Hugo Blanco was a glory of our current. The political, programmatic, and ideological differences that we have today, do not change anything of that glorious past nor our great respect for him and his permanent struggle.
[1] One of the 13 provinces that make up the department of Cusco, in southern Peru.
[2] Hugo Blanco worked as a worker in the Frigorífico Swift of Berisso.

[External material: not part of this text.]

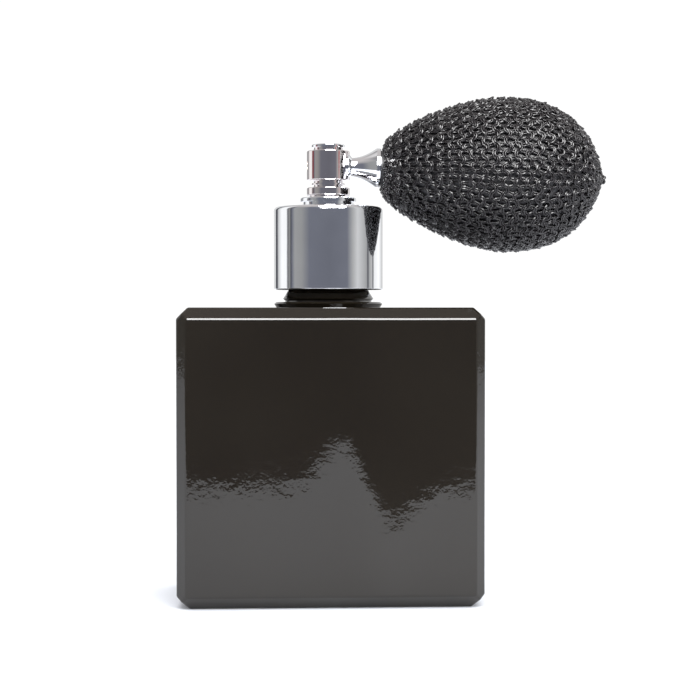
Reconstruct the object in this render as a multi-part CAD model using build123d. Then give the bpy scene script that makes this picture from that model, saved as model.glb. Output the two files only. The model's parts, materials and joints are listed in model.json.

[3][3] Conversations with Nahuel Moreno, homage edition 30 years after his death. Testimony of Hugo Blanco. Ediciones Marxismo Vivo
[4] Revolutionary Workers Party, Trotskyist organization, belonging to the SLATO (Latin American Secretariat of Orthodox Trotskyism), and organization founded by Moreno before the refusal of the North American SWP to centralize the International Committee, the sector which grouped the organizations which confronted the Pabloite deviation in the rupture of the IV International in 1953. In the SLATO were other leaders, such as Luis Vitale, and it grouped the Argentine, Chilean and Peruvian parties.
[5] Idem
[6] Labor and internationalist Trotskyism in Argentina, Cord. Ernesto González
[7] Gamonalism was a system of power in the hands of the landowners, which arose in the middle of the 19th century and was maintained until the agrarian reform of 1970, in southern Peru. Not all of these landowners had inherited the land, but many of them, by means of trickery, had stolen it from the indigenous people.
[8] Hugo Blanco, Land or Death. The peasant struggle in Peru
[9] Only the literate voted and at that time illiteracy reached 80% in the rural areas of Cuzco (quoted in El trotskismo obrero e internacionalista en Argentina, page 210).
[10] Nahuel Moreno’s letter of April 1961.
[11] Hugo Blanco, Tierra o muerte. The peasant struggle in Peru.
[12] Ibid.
[13] Frente Obrero, Campesino, Popular, which obtained 12% of the votes.
[14] Nahuel Moreno, El partido y la revolución, Ediciones Marxismo Vivo, p. 276.
[15] Imprecor, magazine of the Unified Secretariat. Revista de América, magazine of the Bolshevik Fraction, predecessor of the LIT-CI.
[16] Report on Bejar, Gadea and Blanco, published in Revista de América N 1 (May 1970).